Later, during the facilitated exercise with the larger group of SIC members, Amrit, an experienced organizer and SIC member from Lakshmi Nagar, drew attention to how isolated Shiv Nagar 2 and Shanti Nagar were in the network. This resonated with the SIC members’ intuition that those settlements’ SIC members were not as experienced or integrated into functioning networks of patronage. Through this discussion, the project participants decided to make more of an effort to connect with the SIC members and residents of Shiv Nagar 2 and Shanti Nagar. This built on the vision of incremental relational change articulated by the Ambedkar Nagar SIC: helping those less experienced leaders of more isolated settlements to forge new connections with powerful patrons and have transformative experiences in taking public action.

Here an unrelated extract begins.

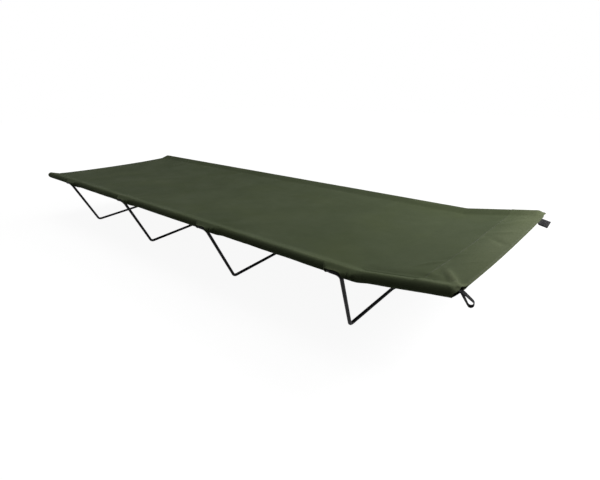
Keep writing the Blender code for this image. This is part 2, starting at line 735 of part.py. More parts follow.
def build_far_loop():
    """Build the far corner's loop: sewn under the sleeve, twisted upright and pressed flat."""
    tangent = SLEEVE_RADIUS / math.hypot(SEAM_REACH, SEAM_RISE - SEAM_THICKNESS / 2)
    wall_slope = math.asin(tangent) + math.atan2(SEAM_RISE - SEAM_THICKNESS / 2, SEAM_REACH)
    wall = SEAM_RISE - SEAM_THICKNESS / 2
    wall -= (SEAM_REACH - FAR_LOOP_INSET) * math.tan(wall_slope)
    sink = (TOUCH_GAP + FAR_LOOP_THICKNESS / 2) / math.cos(wall_slope)
    base = Vector(ring_at(PANEL_HEAD_STATION, [(0.0, wall - sink)])[0])
    hem = Vector((math.cos(BEND_ANGLE), 0.0, math.sin(BEND_ANGLE)))
    route = [hem * along for along in FAR_LOOP_SEWN]
    route += [Vector((along, 0.0, drop)) for along, drop, _ in FAR_LOOP_SPOTS]
    twists = [0.0 for _ in FAR_LOOP_SEWN] + [twist for _, _, twist in FAR_LOOP_SPOTS]
    widthwise = []
    for twist in twists:
        angle = wall_slope + (math.pi / 2 - wall_slope) * twist
        widthwise.append(Vector((0.0, math.cos(angle), -math.sin(angle))))
    mesh = strap_mesh("far_loop", route, widthwise, FAR_LOOP_THICKNESS)
    loop = link_object("far_loop", mesh, "black_webbing")
    place(loop, (base.x, HALF_SPACING - FAR_LOOP_INSET, base.z))


def main():
    """Build the whole cot."""
    clear_scene()
    for side_name in SIDES:
        poles = build_poles(side_name)
        build_spigots(side_name, poles)
        build_plugs(side_name)
        build_sleeve(side_name)
    build_panel()
    build_legs()
    build_near_loop()
    build_far_loop()


main()
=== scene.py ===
"""Camping cot, dressed: cloth cover, hems, stitching, webbing loops and painted steel.

Metres, +Z up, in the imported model's own frame. +X points to the raised head end and +Y to
the far pole. A station is a distance from the foot end tip of the cloth, measured level
along the cot. Across is a world Y, and inboard is a distance from a pole's axis towards
the middle of the bed.
"""

import logging
import math
from dataclasses import dataclass
from enum import Enum

import bpy
import numpy as np
from mathutils import Matrix, Vector, noise


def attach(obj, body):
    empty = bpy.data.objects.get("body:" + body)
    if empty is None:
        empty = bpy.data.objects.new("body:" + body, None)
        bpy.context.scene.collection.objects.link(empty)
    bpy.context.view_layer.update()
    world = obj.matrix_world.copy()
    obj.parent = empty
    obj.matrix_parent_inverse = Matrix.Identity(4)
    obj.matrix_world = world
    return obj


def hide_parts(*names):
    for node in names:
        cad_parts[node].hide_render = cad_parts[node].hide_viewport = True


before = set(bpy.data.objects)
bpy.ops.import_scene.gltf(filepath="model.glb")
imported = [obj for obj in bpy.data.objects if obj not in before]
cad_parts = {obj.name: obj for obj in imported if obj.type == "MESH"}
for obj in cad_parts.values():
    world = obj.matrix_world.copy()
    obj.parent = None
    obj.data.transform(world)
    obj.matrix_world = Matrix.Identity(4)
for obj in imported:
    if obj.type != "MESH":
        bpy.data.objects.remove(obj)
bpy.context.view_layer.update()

LOG = logging.getLogger("camping_cot")
FRAME_BODY = "frame_and_cover"

Point = tuple[float, float, float]
Colour = tuple[float, float, float]
Span = tuple[float, float]
Socket = bpy.types.NodeSocket
Material = bpy.types.Material
Piece = bpy.types.Object


class Side(Enum):
    """The two long sides of the cot, with the sign of their Y."""

    NEAR = -1
    FAR = 1


class Slot(Enum):
    """The record's material slots."""

    TUBE = "black_steel_tube"
    ROD = "black_steel_rod"
    ZINC = "zinc_plated_steel"
    RIVET = "rivet_steel"
    PLASTIC = "black_plastic"
    WEBBING = "black_webbing"
    CLOTH = "olive_cloth"


def smooth_step(value: float, low: float, high: float) -> float:
    """Return a smooth 0 to 1 as value goes from low to high.

    Args:
        value: The number to place.
        low: Where the result is 0.
        high: Where the result is 1.

    Returns:
        The eased share between 0 and 1.
    """
    share = min(max((value - low) / (high - low), 0.0), 1.0)
    return share * share * (3 - 2 * share)


def lerp(first: float, second: float, share: float) -> float:
    """Return the number at a share of the way from first to second."""
    return first + (second - first) * share


def pulse(value: float, rising: Span, falling: Span) -> float:
    """Return 0, rising smoothly to 1 over one span and falling again over another."""
    return min(smooth_step(value, *rising), 1 - smooth_step(value, *falling))


def bell(value: float, middle: float, width: float) -> float:
    """Return 1 at the middle, and less the further from it a value lies."""
    return math.exp(-((value - middle) / width) ** 2)


def drift(first: float, second: float, third: float) -> float:
    """Return a smooth random number, about -1 to 1, that changes slowly with three others."""
    return noise.noise(Vector((first, second, third)))


@dataclass(frozen=True)
class CotSizes:
    """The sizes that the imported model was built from, in metres and radians."""

    pole_spacing: float = 0.610
    pole_height: float = 0.198
    total_length: float = 1.930
    bend_station: float = 1.694
    bend_angle: float = math.radians(8.9)
    bend_radius: float = 0.060
    leg_stations: tuple[float, ...] = (0.236, 0.680, 1.154, 1.625)
    rod_radius: float = 0.00475
    hook_reach: float = 0.0171
    sleeve_radius: float = 0.01225
    seam_reach: float = 0.034
    seam_rise: float = 0.002
    bed_sag: float = 0.005
    bed_foot: float = 0.012
    bed_head: float = 1.911

    @property
    def half_spacing(self) -> float:
        """Return the distance from the middle of the bed to a pole's axis."""
        return self.pole_spacing / 2

    @property
    def half_bed(self) -> float:
        """Return the distance from the middle of the bed to a sleeve's seam."""
        return self.half_spacing - self.seam_reach

    def x_of(self, station: float) -> float:
        """Return the world X of a station."""
        return station - self.total_length / 2

    def bend_start(self) -> float:
        """Return the station where the pole's bend begins."""
        return self.bend_station - self.bend_radius * math.tan(self.bend_angle / 2)

    def slope(self, station: float) -> float:
        """Return the pole's upward angle at a station."""
        reach = (station - self.bend_start()) / self.bend_radius
        return math.asin(min(max(reach, 0.0), math.sin(self.bend_angle)))

    def rise(self, station: float) -> float:
        """Return how far the pole's axis has risen at a station.

        Args:
            station: The distance along the cot.

        Returns:
            The rise over the level part, in metres.
        """
        slope = self.slope(station)
        beyond = station - self.bend_start() - self.bend_radius * math.sin(slope)
        climb = max(beyond, 0.0) * math.tan(self.bend_angle)
        return self.bend_radius * (1 - math.cos(slope)) + climb

    def place(self, station: float, across: float, up: float) -> Point:
        """Return a world point square to the pole at a station.

        Args:
            station: The distance along the cot.
            across: The world Y.
            up: The height over the pole's axis, square to the pole.

        Returns:
            The point in world metres.
        """
        slope = self.slope(station)
        x = self.x_of(station) - up * math.sin(slope)
        z = self.pole_height + self.rise(station) + up * math.cos(slope)
        return (x, across, z)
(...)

Seeing their position within their social networks, and the changes that had occurred since beginning the SCSVUP project, contributed to helping the SIC members learn from their experiences, plan collective action more effectively, and have a more tangible feeling of their accomplishments. Social change is usually a slow process. The day-to-day monotony of organizing can be demoralizing without a tangible sense that one is having an impact. Seeing and collectively making sense of social networks can expand participants’ perspectives beyond their own personal experiences and can make visible and tangible system-level changes that might not have been acutely felt.
VI. Discussion
By closely examining the participants’ social networks over the course of the project, this research has documented some of the ways in which the Indian Alliance approach to organizing in informal settlements leads to strengthened agency. The group of project participants were not well connected before the intervention. In some cases, participants from the same settlement did not report knowing each other before being brought together as members of their settlement’s SIC. While some of the individuals who participated in the project were experienced leaders with extensive connections to powerful public actors, many were not. Forming the SIC associations created and strengthened relationships between participants within the settlements as well as across settlements. As these relationships were formed – and importantly, strengthened through taking action as part of the project – the evolving social network reveals the emergence of a “giant component”, a nascent organization. This new organization attained the ability to act as a collective – later carrying out a press conference and city-level consultation with the mayor and a powerful city councillor.
This is constitutive of strengthened agency, for both individuals and the collective. Even the experienced leaders such as Amrit and Keshav experienced strengthened agency since they had previously not been a part of such an organization. Whereas their previous connections had been mainly to politician–patrons, this new organization created through the project intervention allowed them to act outside of party politics, in the realm of civil society.
The findings presented above from the quantitative social network analysis were tested for resonance and further fleshed out by going through the technical analysis with the participants. This led to a more complete understanding of how the organizing effort had led to relational changes. It confirmed that what the quantitative analysis indicated to be elements of empowerment and strengthened agency were also experienced as such. This study demonstrates the value of incorporating technical and quantitative forms of analysis into organizing and action research efforts. It also supports the notion that people living in informal settlements are well placed to generate and make use of sophisticated data on their own communities and cities.
There are implications for participatory policies, such as the RAY (and its successor, the PMAY(53)), which takes for granted that local groups can be formed quickly and function effectively as participatory planners for upgrading of informal settlements. This research suggests that, while many people living in informal settlements are experienced organizers capable of participating in such policies, these leaders are not ubiquitous, nor all the same. The skills of leadership and public action are not spread evenly throughout settlements or across the settlements of a city. A process of bringing different groups from different settlements together in the way of this project shows the promising potential for strengthening the agency of both the experienced and inexperienced participants. There is potential even to build a culture of participatory skills and practices so that organized groups of people from informal settlements become effective city-wide partners for government seeking to implement policies, including but not limited to settlement upgrading.
VII. Conclusions
The SIC members and participants in this research project set out to follow the Indian Alliance approach to community organizing. The findings in this paper address gaps in the literature around how exactly this approach leads to empowerment and strengthened agency for the participants. This paper provides quantitative evidence of what happened to the relationships of participants – namely that ties were created (i.e. the networks rewired) and the substance of relationships changed (i.e. the social dynamics that occurred within those relationships). While social network analysis metrics alone are not a complete picture of agency, they are important indicators of social positioning and influence. The multiple metrics for centrality provide multiple perspectives on the relational positioning of the various participants, and the story that emerges is of greater interconnection and strengthened positioning for many of the participants after the SIC groups were formed in the seven settlements. The percolation analysis also suggests that the new relationships resulted in a substantial shift from disconnection to integration.
This demonstrates how agency was strengthened, along the lines expected by the Indian Alliance approach, and that story is affirmed by the qualitative meanings the participants ascribed to the networks. In the cases of those who were already leaders, the new connections provided additional opportunities to distribute resources and mobilize for collective action. In the cases of those who had been less prominent previously, the new connections gave them new opportunities to broker and channel resources to their communities. Where previously no coherent organization existed, the SIC groups became a platform for collective action and a platform through which the participants reported experiencing empowerment.
This paper also demonstrates a way to capture the impact of Indian Alliance-style organizing on the relationships of participants – at both the individual and collective levels. In addition to being able to quantify changes to relationships that can be associated with ideas of agency and empowerment, the method presented here also demonstrates that technical analysis can be carried out by (or in the very least be used by) communities in learning from their experiences and developing more sophisticated understandings of their journeys to empowerment.